Special taxi commissionaires wearing bright red hats were on hand to enforce tough new regulations at Eastbourne station.
After months of negotiation, Connex South Central signed a council-backed franchise deal with local private hire firm Sussex Cars to manage two ranks at the station on privately-owned land.
It's the first time a private hire cab firm has won the right to run ranks at a rail station anywhere in the UK.
Only drivers with a £411 permit are now allowed to pick up at the station, a lucrative source of business for cab drivers for more than 75 years.
Minutes after its launch, furious taxi drivers were ordered to leave the station's west side rank by British Transport Police.
The drivers, who each pay £20,000 for a taxi licence giving them the right to pick people up in the street, claim they should not have to pay the extra £411.
At Eastbourne and Country, the town's biggest employer of hackney taxi drivers, only one of around 130 drivers have bought a permit.
Chairman David Stone-Cox said: "Many of our drivers spend £40,000 setting up their businesses, £20,000 on the car and the same on the council plate.
"But what they have created at the town's station is a permit holders-only rank.
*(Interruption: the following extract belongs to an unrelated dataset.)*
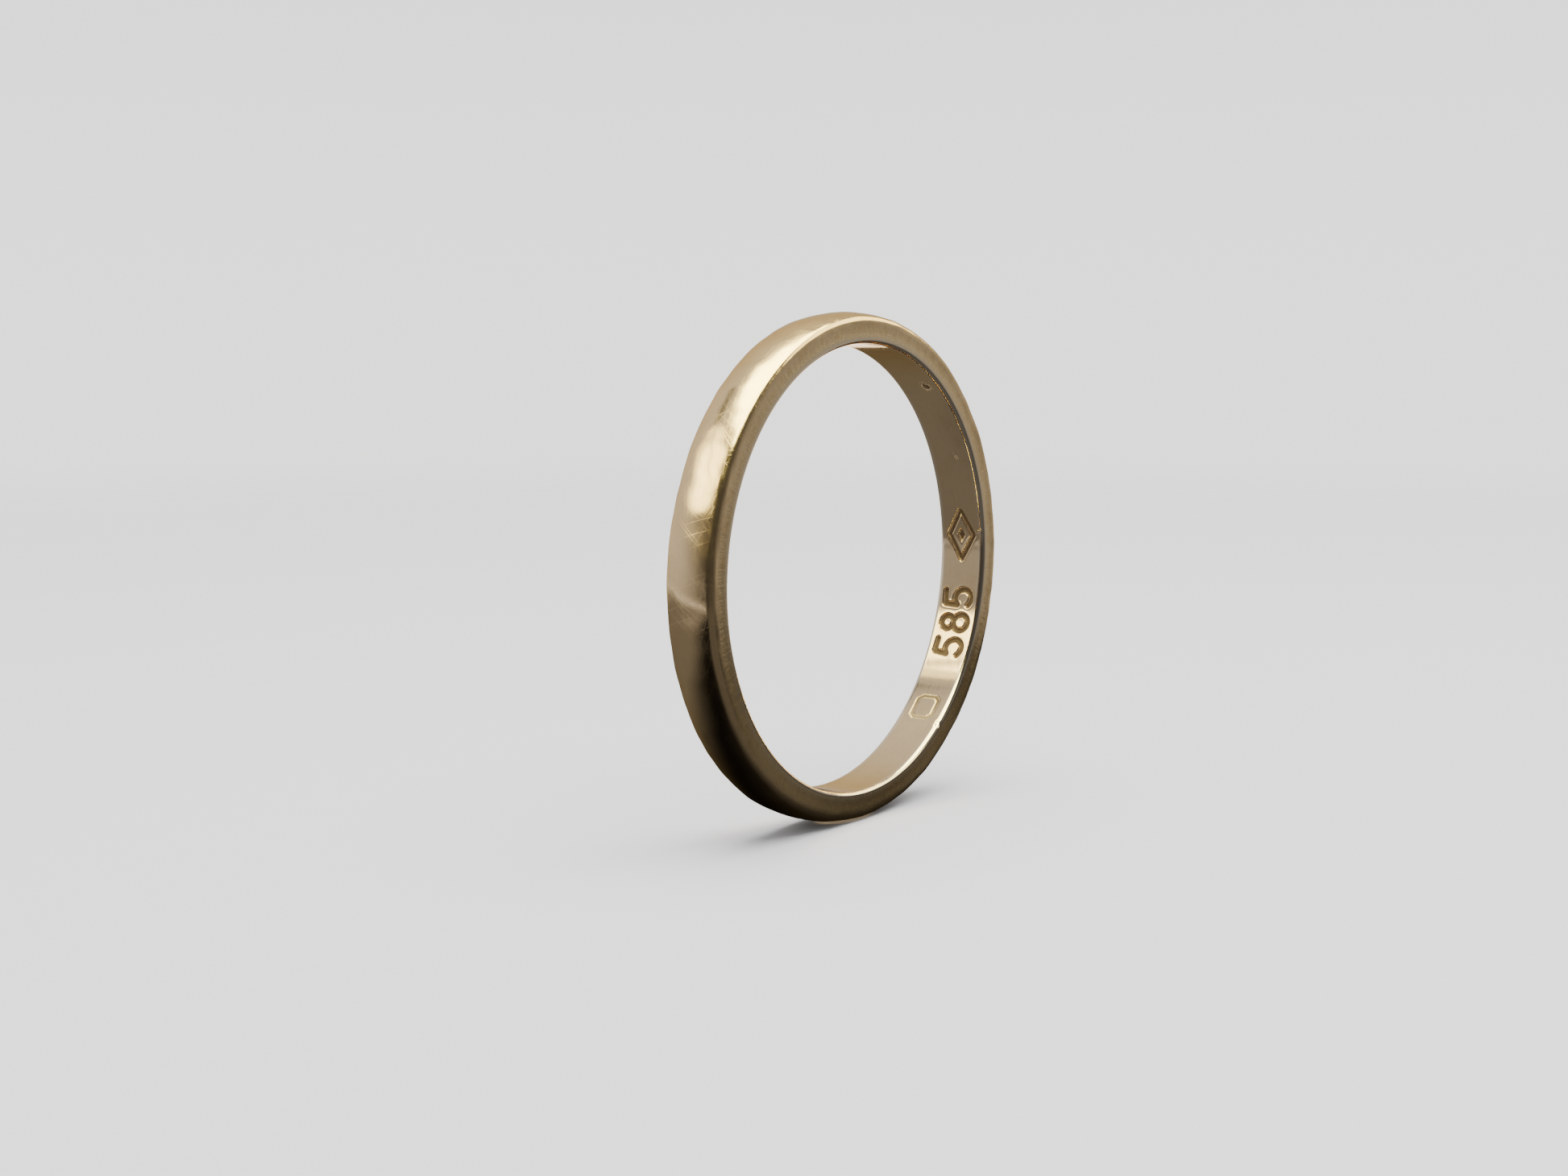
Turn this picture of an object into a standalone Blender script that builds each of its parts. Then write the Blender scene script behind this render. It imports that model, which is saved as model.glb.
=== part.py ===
"""A plain wedding band: one ring of solid gold with a low domed outside and two stamped marks in the bore.

Metres, +Z up. The ring stands upright with its centre at the origin and its axis along Y.
A place on the ring is an angle from +X towards +Z and a distance along Y.
"""

from math import asin, cos, pi, radians, sin, sqrt

import bmesh
import bpy
from mathutils import Matrix, Vector

MM = 0.001

# The ring
BORE_DIAMETER = 16.5 * MM
BAND_WIDTH = 2.0 * MM
SIDE_WALL = 0.96 * MM  # bore to dome at a side face, as if the corner between them were sharp
CROWN_RISE = 0.19 * MM  # how far the dome's crown stands above its edges
CORNER_RADIUS = 0.25 * MM  # between the dome and each side face
INNER_BREAK = 0.17 * MM  # radius between the bore and each side face

# The marks, punched into the bore: a lozenge and, before it round the ring, a number
MARK_DEPTH = 0.1 * MM
MARK_GAP = 0.88 * MM  # from the number's last space to the lozenge
DIGITS = "585"  # the gold's fineness, in thousandths
DIGIT_MARGIN = 0.23 * MM  # from a digit to the end of the bore's flat
DIGIT_SPACING = 0.85  # of a digit's height
LOZENGE_ANGLE = radians(4.2)
LOZENGE_LENGTH = 2.3 * MM
LOZENGE_MARGIN = 0.18 * MM  # from the lozenge to the end of the bore's flat
LOZENGE_LINE = 0.14 * MM  # width of the punched outline
LOZENGE_CENTRE = 0.5 * MM  # length of the small solid lozenge in its middle

# How finely curves are divided
RING_STEPS = 120
DOME_STEPS = 6
CORNER_STEPS = 4
BREAK_STEPS = 3
DIGIT_RESOLUTION = 3

GOLD_COLOUR = (0.76, 0.53, 0.29, 1.0)
GOLD_ROUGHNESS = 0.28
SMOOTH_ANGLE = radians(30)
WELD_DISTANCE = 0.001 * MM
CUTTER_REACH = 0.4 * MM  # how far a punch stands clear of the bore
FONT_DIGIT_HEIGHT = 0.69  # of the built-in font's digits, at size 1

BORE_RADIUS = BORE_DIAMETER / 2
HALF_WIDTH = BAND_WIDTH / 2
EDGE_RADIUS = BORE_RADIUS + SIDE_WALL
CROWN_RADIUS = EDGE_RADIUS + CROWN_RISE
MARK_RADIUS = BORE_RADIUS + MARK_DEPTH
BORE_FLAT = BAND_WIDTH - 2 * INNER_BREAK
DIGIT_HEIGHT = BORE_FLAT - 2 * DIGIT_MARGIN
DIGIT_PITCH = DIGIT_HEIGHT * DIGIT_SPACING
LOZENGE_WIDTH = BORE_FLAT - 2 * LOZENGE_MARGIN


def clear_scene():
    for obj in list(bpy.data.objects):
        bpy.data.objects.remove(obj, do_unlink=True)


def new_collection(name):
    collection = bpy.data.collections.new(name)
    bpy.context.scene.collection.children.link(collection)
    return collection


def gold():
    material = bpy.data.materials.new("gold")
    material.use_nodes = True
    shader = material.node_tree.nodes["Principled BSDF"]
    shader.inputs["Base Color"].default_value = GOLD_COLOUR
    shader.inputs["Metallic"].default_value = 1.0
    shader.inputs["Roughness"].default_value = GOLD_ROUGHNESS
    return material


def arc(centre, radius, start, end, steps):
    """Points (distance from the ring's axis, place along it). Angle 0 points away from the axis."""
    angles = [start + (end - start) * i / steps for i in range(steps + 1)]
    return [(centre[0] + radius * cos(a), centre[1] + radius * sin(a)) for a in angles]


def band_outline():
    """The ring's closed section: the dome, a side face, the bore and the other side face."""
    dome_radius = (HALF_WIDTH**2 + CROWN_RISE**2) / (2 * CROWN_RISE)
    dome_centre = CROWN_RADIUS - dome_radius
    # Each corner's arc touches a side face and, from inside, the dome.
    corner_along = HALF_WIDTH - CORNER_RADIUS
    corner_reach = dome_radius - CORNER_RADIUS
    corner_out = dome_centre + sqrt(corner_reach**2 - corner_along**2)
    dome_half = asin(corner_along / corner_reach)
    break_out = BORE_RADIUS + INNER_BREAK
    break_along = HALF_WIDTH - INNER_BREAK
    dome = arc((dome_centre, 0), dome_radius, dome_half, -dome_half, DOME_STEPS)
    low_corner = arc((corner_out, -corner_along), CORNER_RADIUS, -dome_half, -pi / 2, CORNER_STEPS)
    low_break = arc((break_out, -break_along), INNER_BREAK, -pi / 2, -pi, BREAK_STEPS)
    high_break = arc((break_out, break_along), INNER_BREAK, pi, pi / 2, BREAK_STEPS)
    high_corner = arc((corner_out, corner_along), CORNER_RADIUS, pi / 2, dome_half, CORNER_STEPS)
    return dome + low_corner[1:] + low_break + high_break + high_corner[:-1]


def turned_band(collection):
    """The ring before its marks: the outline turned about Y."""
    outline = band_outline()
    points = [(out, along, 0) for out, along in outline]
    edges = [(i, (i + 1) % len(points)) for i in range(len(points))]
    mesh = bpy.data.meshes.new("band")
    mesh.from_pydata(points, edges, [])
    mesh.materials.append(gold())
    band = bpy.data.objects.new("band", mesh)
    collection.objects.link(band)
    turn = band.modifiers.new("turn", "SCREW")
    turn.axis = "Y"
    turn.angle = 2 * pi
    turn.steps = turn.render_steps = RING_STEPS
    turn.use_smooth_shade = True
    return band


def on_bore(angle):
    """A frame on the bore: x runs round the ring, y along its axis and z towards its centre."""
    round_ring = Vector((-sin(angle), 0, cos(angle)))
    along_axis = Vector((0, 1, 0))
    inward = Vector((-cos(angle), 0, -sin(angle)))
    rotation = Matrix((round_ring, along_axis, inward)).transposed().to_4x4()
    return Matrix.Translation(-inward * BORE_RADIUS) @ rotation


def welded_mesh(outline, collection):
    """Replaces a curve or text object with its closed mesh, in the same place."""
    bpy.context.view_layer.update()
    graph = bpy.context.evaluated_depsgraph_get()
    mesh = bpy.data.meshes.new_from_object(outline.evaluated_get(graph))
    work = bmesh.new()
    work.from_mesh(mesh)
    bmesh.ops.remove_doubles(work, verts=work.verts, dist=WELD_DISTANCE)
    bmesh.ops.recalc_face_normals(work, faces=work.faces)
    work.to_mesh(mesh)
    work.free()
    punch = bpy.data.objects.new(outline.data.name, mesh)
    punch.matrix_world = outline.matrix_world
    collection.objects.link(punch)
    bpy.data.objects.remove(outline, do_unlink=True)
    return punch


def digit_punch(digit, name, angle, collection):
    text = bpy.data.curves.new(name, "FONT")
    text.body = digit
    text.size = DIGIT_HEIGHT / FONT_DIGIT_HEIGHT
    text.align_x = "CENTER"
    text.offset_y = -DIGIT_HEIGHT / 2
    text.resolution_u = DIGIT_RESOLUTION
    text.extrude = CUTTER_REACH
    outline = bpy.data.objects.new(name, text)
    outline.matrix_world = on_bore(angle)
    collection.objects.link(outline)
    return welded_mesh(outline, collection)


def lozenge_punch(name, angle, collection):
    """A lozenge in outline with a small solid one in its middle: nested splines fill by turns."""
    curve = bpy.data.curves.new(name, "CURVE")
    curve.dimensions = "2D"
    curve.fill_mode = "BOTH"
    curve.extrude = CUTTER_REACH
    # A line of the same width all round takes this much off the lozenge's length.
    line_on_length = 2 * LOZENGE_LINE * sqrt(1 + (LOZENGE_LENGTH / LOZENGE_WIDTH) ** 2)
    for length in (LOZENGE_LENGTH, LOZENGE_LENGTH - line_on_length, LOZENGE_CENTRE):
        width = length * LOZENGE_WIDTH / LOZENGE_LENGTH
        corners = [(length / 2, 0), (0, width / 2), (-length / 2, 0), (0, -width / 2)]
        spline = curve.splines.new("POLY")
        spline.points.add(len(corners) - 1)
        for point, (x, y) in zip(spline.points, corners):
            point.co = (x, y, 0, 1)
        spline.use_cyclic_u = True
    outline = bpy.data.objects.new(name, curve)
    outline.matrix_world = on_bore(angle)
    collection.objects.link(outline)
    return welded_mesh(outline, collection)


def mark_floor(collection):
    """A drum inside the ring, whose wall is where the punches stop."""
    mesh = bpy.data.meshes.new("mark_floor")
    work = bmesh.new()
    bmesh.ops.create_cone(
        work,
        cap_ends=True,
        segments=RING_STEPS,
        radius1=MARK_RADIUS,
        radius2=MARK_RADIUS,
        depth=2 * BAND_WIDTH,
        matrix=Matrix.Rotation(pi / 2, 4, "X"),
    )
    work.to_mesh(mesh)
    work.free()
    drum = bpy.data.objects.new("mark_floor", mesh)
    collection.objects.link(drum)
    return drum


def combine(obj, other, operation):
    modifier = obj.modifiers.new(other.name, "BOOLEAN")
    modifier.operation = operation
    modifier.solver = "EXACT"
    modifier.object = other


def punch_marks(band, collection):
    floor = mark_floor(collection)
    punches = [lozenge_punch("lozenge", LOZENGE_ANGLE, collection)]
    from_lozenge = LOZENGE_LENGTH / 2 + MARK_GAP + DIGIT_PITCH / 2
    for i, digit in enumerate(reversed(DIGITS)):
        angle = LOZENGE_ANGLE - (from_lozenge + DIGIT_PITCH * i) / BORE_RADIUS
        punches.append(digit_punch(digit, f"digit_{i + 1}", angle, collection))
    for punch in punches:
        combine(punch, floor, "INTERSECT")
        combine(band, punch, "DIFFERENCE")
    for cutter in [floor, *punches]:
        cutter.hide_render = True
        cutter.display_type = "WIRE"


def main():
    clear_scene()
    band = turned_band(new_collection("wedding_band"))
    punch_marks(band, new_collection("cutters"))
    band.data.shade_smooth()
    band.data.set_sharp_from_angle(angle=SMOOTH_ANGLE)
    print(f"bore {BORE_DIAMETER / MM:.2f} mm, outside {2 * CROWN_RADIUS / MM:.2f} mm")


main()
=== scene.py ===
"""A plain wedding band in worn yellow gold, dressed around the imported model.

The band replaces the CAD ring with a finer one of the same section: a low domed outside, satin side
faces, broken inner edges and a polished bore with two punched marks. A place on the ring is an angle
from +X towards +Z and a distance along Y. Lengths are in metres.
"""

import logging
from collections.abc import Iterator, Sequence
from dataclasses import dataclass, field
from enum import Enum
from math import asin, cos, hypot, pi, radians, sin, sqrt, tan
from typing import Any, Union

import bpy
import numpy as np
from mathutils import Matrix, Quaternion, Vector


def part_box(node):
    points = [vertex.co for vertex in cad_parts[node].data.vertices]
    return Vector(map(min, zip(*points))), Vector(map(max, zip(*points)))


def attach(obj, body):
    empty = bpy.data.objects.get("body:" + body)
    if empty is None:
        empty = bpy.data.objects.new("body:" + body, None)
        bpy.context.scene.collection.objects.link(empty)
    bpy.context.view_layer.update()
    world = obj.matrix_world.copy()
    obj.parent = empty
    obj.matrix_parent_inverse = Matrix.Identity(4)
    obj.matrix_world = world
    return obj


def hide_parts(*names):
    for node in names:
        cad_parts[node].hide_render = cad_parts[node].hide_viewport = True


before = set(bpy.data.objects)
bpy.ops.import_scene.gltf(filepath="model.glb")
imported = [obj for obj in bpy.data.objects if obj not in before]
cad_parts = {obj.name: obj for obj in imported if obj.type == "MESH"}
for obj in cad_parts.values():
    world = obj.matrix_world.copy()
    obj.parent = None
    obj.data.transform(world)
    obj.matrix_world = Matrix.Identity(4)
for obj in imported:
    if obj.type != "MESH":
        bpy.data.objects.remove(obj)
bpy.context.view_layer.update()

MM = 0.001
DEGREE = pi / 180
log = logging.getLogger("wedding_band")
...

My drivers do not see why should have to pay another £411. They feel the council has a duty to provide ranks at the town's station.
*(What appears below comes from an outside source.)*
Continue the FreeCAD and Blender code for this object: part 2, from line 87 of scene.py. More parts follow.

"The council, in its wisdom, has decided it is acceptable to have private hire cars masquerading as taxis. It's not good enough.
"My drivers will, I am sure, stay defiant."
One taxi driver said: "If we get moved on we will just come back again later."
And another, Barry Morris, 40, of Latimer Road, Eastbourne, said: "I feel I have been stitched up. I have a family to look after. I cannot afford the new permit."
At Sussex Cars, 104 drivers have purchased the permit, enough, Eastbourne Borough Council claims, to provide an effective cab service at the station's two ranks on the east and west side.
Commissionaires employed by Sussex Cars will patrol the ranks 24 hours a day. They will be able to ask drivers without permits to move on. If they refuse, only officers from the British Transport Police can order them to go.
Boss Mick Edwards said yesterday: "This is D-Day. Drivers have had ample opportunity to buy the permit."
At the station yesterday there were also claims that the commissionaires were illegally touting for business.
On several occasions, passengers leaving the station at the west side were asked if they wanted a taxi.
Norman Coleshaw, 77, an ex-cabbie, said he was approached and then directed towards a Sussex Cars cab.
He said: "I was asked if I wanted a taxi and then directed to a Sussex Cars taxi."